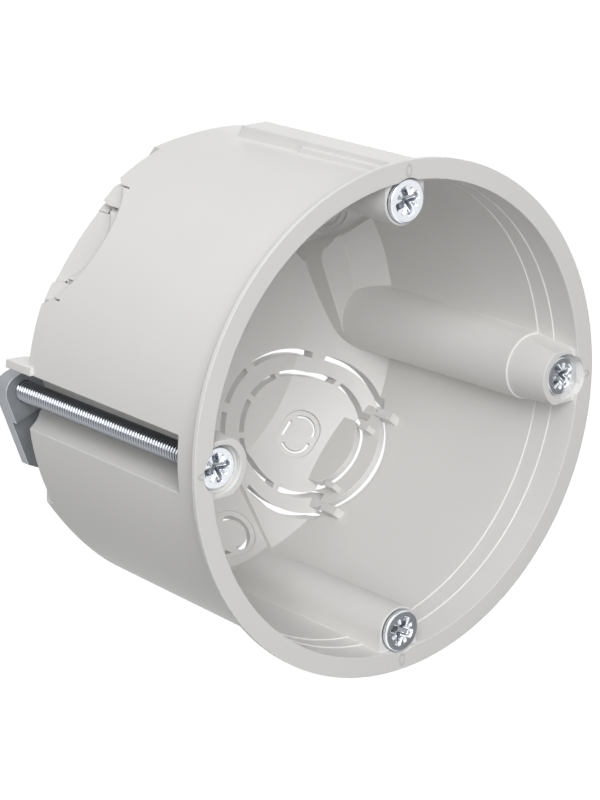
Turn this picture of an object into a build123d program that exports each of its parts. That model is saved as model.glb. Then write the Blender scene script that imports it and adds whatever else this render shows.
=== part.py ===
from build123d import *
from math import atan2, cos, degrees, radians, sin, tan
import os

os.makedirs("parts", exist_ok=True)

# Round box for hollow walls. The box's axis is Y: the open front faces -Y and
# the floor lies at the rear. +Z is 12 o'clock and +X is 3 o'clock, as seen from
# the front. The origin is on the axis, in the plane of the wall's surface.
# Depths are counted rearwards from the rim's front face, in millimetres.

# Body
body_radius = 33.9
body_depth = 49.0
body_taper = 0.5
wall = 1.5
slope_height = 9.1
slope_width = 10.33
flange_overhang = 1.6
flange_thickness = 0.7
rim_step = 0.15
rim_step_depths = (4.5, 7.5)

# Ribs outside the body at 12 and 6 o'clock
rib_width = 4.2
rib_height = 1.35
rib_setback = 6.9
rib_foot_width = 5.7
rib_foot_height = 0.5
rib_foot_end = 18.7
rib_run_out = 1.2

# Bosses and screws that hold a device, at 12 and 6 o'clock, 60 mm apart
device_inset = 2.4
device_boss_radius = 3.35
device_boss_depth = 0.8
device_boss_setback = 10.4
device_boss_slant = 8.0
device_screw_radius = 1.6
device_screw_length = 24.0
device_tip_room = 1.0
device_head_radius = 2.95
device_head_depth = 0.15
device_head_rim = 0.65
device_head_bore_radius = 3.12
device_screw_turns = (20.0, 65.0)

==

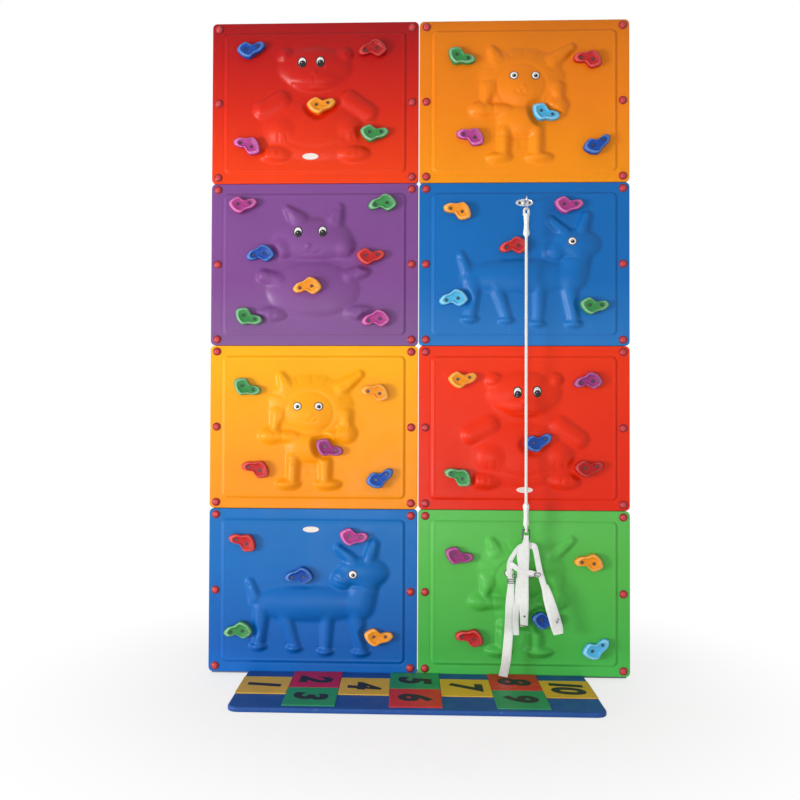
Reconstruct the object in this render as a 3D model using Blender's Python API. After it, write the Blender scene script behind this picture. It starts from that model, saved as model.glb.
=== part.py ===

--

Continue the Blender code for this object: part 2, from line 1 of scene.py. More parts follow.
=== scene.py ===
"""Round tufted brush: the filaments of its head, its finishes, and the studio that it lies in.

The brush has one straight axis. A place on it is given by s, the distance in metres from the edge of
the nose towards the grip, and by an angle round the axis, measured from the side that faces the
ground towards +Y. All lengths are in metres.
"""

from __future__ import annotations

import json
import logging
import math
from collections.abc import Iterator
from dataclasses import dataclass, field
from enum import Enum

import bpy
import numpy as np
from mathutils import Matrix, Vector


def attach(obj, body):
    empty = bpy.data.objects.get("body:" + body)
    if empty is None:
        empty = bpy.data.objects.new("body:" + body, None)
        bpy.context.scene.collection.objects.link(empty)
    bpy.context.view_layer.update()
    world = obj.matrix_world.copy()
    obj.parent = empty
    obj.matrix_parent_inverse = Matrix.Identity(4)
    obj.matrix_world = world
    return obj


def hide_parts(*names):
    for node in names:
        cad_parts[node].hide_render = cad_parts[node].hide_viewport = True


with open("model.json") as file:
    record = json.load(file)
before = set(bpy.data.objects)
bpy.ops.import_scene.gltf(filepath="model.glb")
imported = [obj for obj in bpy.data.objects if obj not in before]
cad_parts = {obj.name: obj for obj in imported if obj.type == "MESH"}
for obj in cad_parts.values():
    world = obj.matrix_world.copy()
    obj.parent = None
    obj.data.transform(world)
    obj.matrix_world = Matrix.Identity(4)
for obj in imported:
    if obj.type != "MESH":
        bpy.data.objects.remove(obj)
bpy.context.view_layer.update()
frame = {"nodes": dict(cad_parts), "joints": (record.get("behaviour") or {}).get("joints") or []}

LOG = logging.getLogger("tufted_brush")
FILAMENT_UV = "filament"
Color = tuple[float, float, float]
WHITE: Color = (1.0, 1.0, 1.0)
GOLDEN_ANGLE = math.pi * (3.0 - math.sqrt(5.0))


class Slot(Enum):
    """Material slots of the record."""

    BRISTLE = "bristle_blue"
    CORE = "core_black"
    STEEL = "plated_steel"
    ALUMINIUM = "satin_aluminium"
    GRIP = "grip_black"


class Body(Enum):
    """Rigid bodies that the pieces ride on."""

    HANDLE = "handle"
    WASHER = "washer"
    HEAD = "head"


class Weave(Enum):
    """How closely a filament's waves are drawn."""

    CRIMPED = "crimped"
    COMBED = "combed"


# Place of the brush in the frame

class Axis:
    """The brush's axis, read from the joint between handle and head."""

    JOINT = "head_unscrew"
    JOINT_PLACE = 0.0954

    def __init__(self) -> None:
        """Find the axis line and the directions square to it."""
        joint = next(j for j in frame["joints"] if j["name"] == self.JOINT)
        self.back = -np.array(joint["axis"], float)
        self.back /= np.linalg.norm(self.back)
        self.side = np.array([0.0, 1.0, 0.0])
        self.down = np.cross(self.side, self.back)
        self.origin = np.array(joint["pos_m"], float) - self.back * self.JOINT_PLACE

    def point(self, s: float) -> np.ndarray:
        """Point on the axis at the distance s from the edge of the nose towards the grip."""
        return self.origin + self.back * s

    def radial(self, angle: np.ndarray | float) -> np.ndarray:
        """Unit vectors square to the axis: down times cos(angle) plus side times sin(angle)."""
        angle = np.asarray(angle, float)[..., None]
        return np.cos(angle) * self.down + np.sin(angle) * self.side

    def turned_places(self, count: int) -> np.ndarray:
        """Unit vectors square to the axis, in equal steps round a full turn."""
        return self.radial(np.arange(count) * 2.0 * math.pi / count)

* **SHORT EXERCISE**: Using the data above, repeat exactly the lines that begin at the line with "Turn this picture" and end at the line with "rim_step_depths = (4.5, 7.5)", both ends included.

* **WRITTEN RESPONSE**:
Turn this picture of an object into a build123d program that exports each of its parts. That model is saved as model.glb. Then write the Blender scene script that imports it and adds whatever else this render shows.
=== part.py ===
from build123d import *
from math import atan2, cos, degrees, radians, sin, tan
import os

os.makedirs("parts", exist_ok=True)

# Round box for hollow walls. The box's axis is Y: the open front faces -Y and
# the floor lies at the rear. +Z is 12 o'clock and +X is 3 o'clock, as seen from
# the front. The origin is on the axis, in the plane of the wall's surface.
# Depths are counted rearwards from the rim's front face, in millimetres.

# Body
body_radius = 33.9
body_depth = 49.0
body_taper = 0.5
wall = 1.5
slope_height = 9.1
slope_width = 10.33
flange_overhang = 1.6
flange_thickness = 0.7
rim_step = 0.15
rim_step_depths = (4.5, 7.5)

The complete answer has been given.